## Stated goal
Below are some records. Say how many of their lines contain the string "script", and give nothing but the number.

## Information given

────────────────────

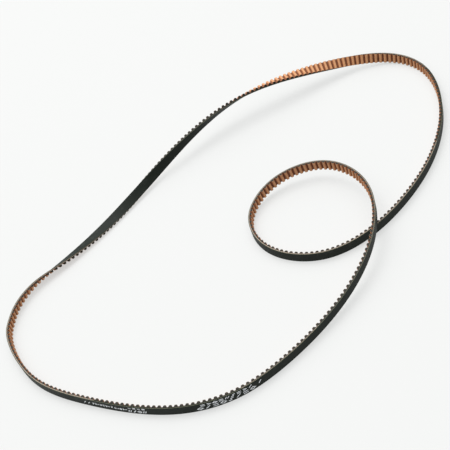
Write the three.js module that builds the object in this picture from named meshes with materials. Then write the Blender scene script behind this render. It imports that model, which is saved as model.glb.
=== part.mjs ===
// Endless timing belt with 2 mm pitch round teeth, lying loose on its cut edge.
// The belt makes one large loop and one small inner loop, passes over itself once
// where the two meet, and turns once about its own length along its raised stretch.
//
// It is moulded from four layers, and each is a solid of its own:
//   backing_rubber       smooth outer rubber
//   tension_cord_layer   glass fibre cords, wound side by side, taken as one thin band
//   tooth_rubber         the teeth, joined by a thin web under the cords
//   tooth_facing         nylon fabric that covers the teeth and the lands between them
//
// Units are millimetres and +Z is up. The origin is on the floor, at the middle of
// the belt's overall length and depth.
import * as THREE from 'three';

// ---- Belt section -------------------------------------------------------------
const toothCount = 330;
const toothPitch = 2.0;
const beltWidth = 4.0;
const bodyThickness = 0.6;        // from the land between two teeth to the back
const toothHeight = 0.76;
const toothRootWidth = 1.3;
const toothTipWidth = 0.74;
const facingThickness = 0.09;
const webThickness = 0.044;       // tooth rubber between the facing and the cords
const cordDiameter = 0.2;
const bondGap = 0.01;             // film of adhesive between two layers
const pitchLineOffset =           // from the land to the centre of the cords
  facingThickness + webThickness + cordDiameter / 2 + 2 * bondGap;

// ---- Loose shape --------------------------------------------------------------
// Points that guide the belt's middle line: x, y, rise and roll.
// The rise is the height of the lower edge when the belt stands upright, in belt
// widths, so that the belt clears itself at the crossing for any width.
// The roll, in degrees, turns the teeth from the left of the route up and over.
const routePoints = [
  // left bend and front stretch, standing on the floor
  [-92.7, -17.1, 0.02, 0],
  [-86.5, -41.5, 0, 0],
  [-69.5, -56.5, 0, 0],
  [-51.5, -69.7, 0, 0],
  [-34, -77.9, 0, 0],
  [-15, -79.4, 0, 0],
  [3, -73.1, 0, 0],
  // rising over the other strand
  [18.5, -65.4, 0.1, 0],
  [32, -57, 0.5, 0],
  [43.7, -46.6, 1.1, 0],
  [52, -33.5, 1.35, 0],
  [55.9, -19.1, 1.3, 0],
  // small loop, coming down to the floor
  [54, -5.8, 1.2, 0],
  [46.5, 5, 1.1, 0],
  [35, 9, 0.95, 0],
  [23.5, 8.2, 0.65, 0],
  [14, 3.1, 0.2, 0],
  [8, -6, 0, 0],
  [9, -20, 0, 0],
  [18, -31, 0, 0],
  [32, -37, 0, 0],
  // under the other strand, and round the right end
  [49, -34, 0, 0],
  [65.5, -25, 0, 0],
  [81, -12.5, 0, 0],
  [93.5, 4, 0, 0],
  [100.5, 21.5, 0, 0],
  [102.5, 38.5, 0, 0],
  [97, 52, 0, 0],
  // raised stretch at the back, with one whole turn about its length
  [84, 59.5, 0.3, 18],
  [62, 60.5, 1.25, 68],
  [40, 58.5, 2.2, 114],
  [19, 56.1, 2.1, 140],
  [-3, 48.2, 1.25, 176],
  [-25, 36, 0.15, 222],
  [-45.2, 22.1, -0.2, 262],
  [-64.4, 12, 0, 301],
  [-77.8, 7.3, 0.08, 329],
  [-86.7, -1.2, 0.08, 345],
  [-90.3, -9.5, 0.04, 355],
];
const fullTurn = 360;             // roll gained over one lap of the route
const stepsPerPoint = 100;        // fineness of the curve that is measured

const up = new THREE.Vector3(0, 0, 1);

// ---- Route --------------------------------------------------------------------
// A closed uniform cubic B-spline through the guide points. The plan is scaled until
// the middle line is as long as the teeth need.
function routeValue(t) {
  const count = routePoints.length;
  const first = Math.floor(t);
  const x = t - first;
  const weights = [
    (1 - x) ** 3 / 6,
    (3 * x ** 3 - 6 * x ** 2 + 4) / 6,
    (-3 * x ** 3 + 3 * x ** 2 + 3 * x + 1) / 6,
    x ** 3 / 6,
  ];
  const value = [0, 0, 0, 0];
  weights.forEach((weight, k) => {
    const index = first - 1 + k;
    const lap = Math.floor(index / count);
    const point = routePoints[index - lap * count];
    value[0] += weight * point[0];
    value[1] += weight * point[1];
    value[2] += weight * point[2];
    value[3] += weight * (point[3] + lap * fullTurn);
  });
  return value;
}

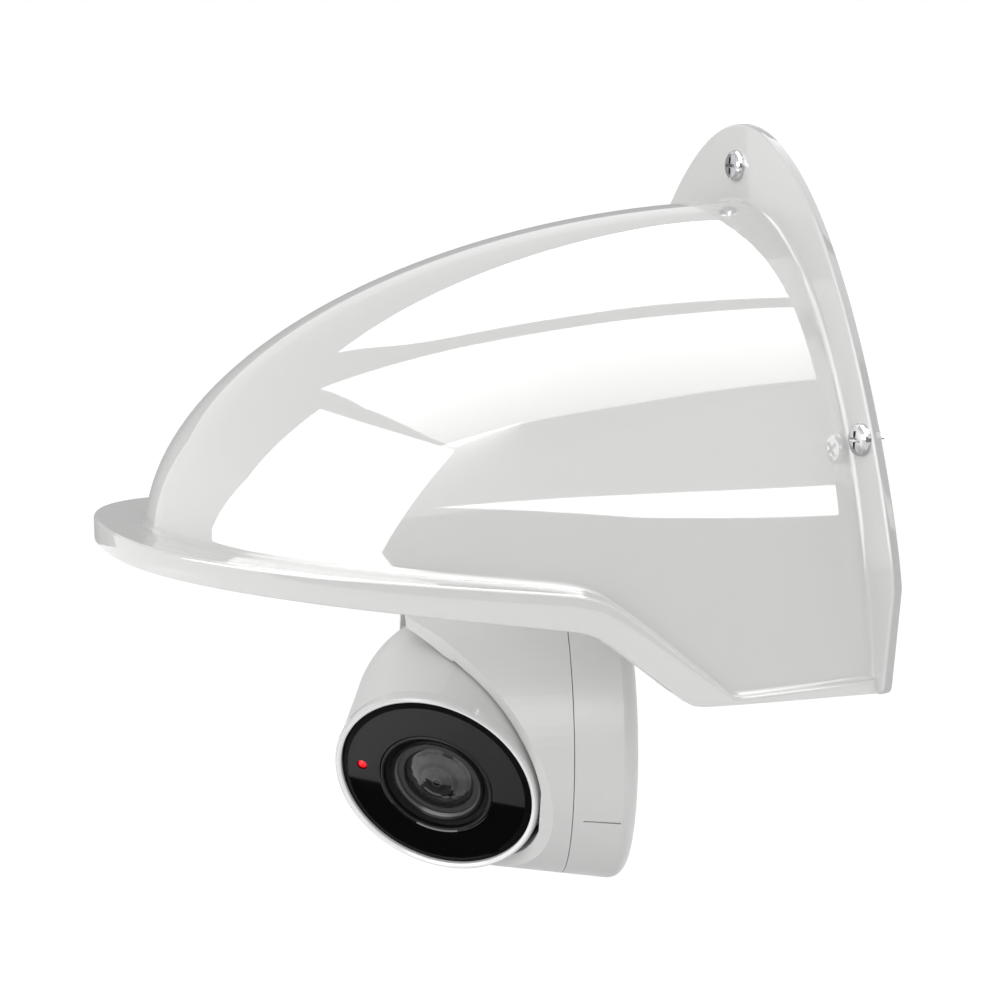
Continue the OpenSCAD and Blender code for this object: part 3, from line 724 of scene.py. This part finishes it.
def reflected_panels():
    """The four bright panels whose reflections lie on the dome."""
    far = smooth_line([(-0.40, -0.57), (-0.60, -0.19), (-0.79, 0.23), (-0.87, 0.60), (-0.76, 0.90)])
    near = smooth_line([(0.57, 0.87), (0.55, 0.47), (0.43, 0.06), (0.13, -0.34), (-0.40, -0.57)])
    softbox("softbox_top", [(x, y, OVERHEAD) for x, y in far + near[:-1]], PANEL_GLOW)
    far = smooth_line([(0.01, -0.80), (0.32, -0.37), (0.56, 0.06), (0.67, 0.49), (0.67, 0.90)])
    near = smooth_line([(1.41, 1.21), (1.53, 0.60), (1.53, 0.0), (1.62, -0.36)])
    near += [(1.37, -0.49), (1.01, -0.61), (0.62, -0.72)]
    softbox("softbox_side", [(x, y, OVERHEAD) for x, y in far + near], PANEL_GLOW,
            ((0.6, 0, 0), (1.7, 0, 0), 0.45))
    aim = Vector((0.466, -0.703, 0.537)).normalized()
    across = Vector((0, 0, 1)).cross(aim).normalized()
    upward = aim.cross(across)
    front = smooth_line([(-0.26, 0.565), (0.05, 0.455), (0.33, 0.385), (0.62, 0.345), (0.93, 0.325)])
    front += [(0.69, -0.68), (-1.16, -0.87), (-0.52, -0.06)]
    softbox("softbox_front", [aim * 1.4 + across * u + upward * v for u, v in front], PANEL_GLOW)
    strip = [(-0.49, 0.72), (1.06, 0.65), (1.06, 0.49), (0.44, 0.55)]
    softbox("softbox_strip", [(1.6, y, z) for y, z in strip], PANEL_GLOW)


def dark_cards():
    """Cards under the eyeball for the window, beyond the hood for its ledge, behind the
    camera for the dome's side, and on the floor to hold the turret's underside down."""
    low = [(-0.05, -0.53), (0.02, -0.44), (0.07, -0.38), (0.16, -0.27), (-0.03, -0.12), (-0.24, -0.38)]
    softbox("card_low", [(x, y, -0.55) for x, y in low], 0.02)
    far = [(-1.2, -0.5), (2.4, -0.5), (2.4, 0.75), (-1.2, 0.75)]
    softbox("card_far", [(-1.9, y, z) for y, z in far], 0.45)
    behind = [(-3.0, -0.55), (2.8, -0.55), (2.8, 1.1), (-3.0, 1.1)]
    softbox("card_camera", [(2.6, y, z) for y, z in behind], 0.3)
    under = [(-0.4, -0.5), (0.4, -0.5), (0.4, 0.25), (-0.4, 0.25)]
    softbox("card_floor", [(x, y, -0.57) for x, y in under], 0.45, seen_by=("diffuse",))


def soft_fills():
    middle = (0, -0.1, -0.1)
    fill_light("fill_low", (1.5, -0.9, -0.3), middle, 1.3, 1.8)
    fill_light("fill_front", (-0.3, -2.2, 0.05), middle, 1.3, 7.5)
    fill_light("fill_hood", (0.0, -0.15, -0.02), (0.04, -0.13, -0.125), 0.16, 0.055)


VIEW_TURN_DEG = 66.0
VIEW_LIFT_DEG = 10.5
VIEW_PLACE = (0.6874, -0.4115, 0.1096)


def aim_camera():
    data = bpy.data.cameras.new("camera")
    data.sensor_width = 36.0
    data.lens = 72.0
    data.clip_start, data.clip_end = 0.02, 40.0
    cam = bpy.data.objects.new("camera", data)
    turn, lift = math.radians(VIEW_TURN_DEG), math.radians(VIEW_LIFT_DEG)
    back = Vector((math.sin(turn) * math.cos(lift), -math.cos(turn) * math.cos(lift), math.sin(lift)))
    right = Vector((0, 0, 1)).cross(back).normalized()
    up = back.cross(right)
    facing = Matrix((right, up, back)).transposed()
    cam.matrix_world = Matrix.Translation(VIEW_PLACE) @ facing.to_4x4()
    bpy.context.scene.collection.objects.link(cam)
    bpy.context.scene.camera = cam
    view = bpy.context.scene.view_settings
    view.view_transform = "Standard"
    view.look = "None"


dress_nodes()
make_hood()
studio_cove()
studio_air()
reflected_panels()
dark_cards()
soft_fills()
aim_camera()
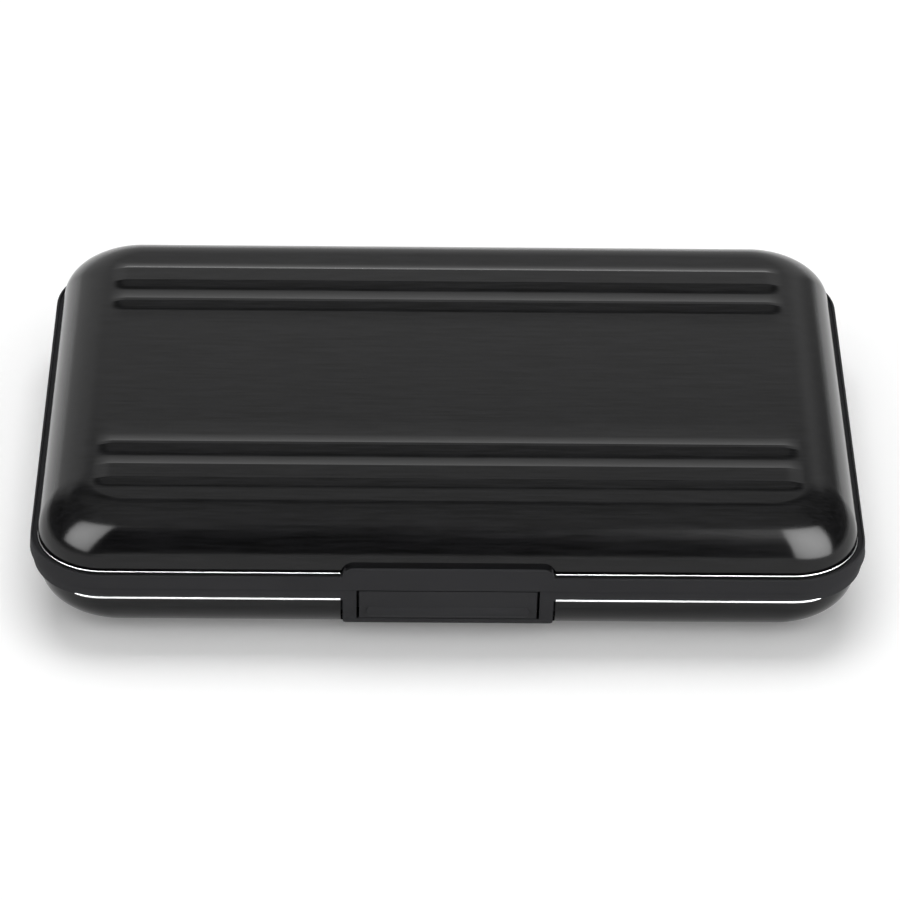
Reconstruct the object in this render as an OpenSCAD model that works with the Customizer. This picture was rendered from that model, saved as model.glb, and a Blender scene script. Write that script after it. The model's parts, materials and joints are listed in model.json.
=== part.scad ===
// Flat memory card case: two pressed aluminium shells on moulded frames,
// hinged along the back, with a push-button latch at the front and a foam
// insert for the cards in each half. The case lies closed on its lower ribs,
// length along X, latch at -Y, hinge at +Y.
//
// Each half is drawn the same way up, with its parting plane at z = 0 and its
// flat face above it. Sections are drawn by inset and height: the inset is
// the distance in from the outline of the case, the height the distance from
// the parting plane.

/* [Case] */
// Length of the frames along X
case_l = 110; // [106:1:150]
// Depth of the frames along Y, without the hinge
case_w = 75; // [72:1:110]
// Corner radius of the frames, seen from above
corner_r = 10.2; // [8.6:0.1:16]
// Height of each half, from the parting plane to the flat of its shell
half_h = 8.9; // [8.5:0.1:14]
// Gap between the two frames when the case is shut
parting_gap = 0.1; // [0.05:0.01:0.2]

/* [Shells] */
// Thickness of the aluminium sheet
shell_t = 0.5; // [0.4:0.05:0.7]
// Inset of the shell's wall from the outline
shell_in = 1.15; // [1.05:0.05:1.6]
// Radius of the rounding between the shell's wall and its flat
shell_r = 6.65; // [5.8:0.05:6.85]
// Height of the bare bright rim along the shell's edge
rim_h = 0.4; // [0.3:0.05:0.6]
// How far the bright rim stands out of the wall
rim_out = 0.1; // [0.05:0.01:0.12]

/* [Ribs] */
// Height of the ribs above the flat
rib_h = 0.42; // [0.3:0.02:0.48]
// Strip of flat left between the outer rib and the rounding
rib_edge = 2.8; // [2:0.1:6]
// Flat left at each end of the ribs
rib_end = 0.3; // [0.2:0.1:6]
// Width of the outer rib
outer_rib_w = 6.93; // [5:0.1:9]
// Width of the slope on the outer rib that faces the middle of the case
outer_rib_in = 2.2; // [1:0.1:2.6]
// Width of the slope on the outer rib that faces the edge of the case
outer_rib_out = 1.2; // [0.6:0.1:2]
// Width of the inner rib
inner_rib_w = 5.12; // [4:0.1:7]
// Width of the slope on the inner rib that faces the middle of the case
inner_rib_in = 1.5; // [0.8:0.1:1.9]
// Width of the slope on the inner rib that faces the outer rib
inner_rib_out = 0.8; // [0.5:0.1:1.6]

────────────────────

## The result
2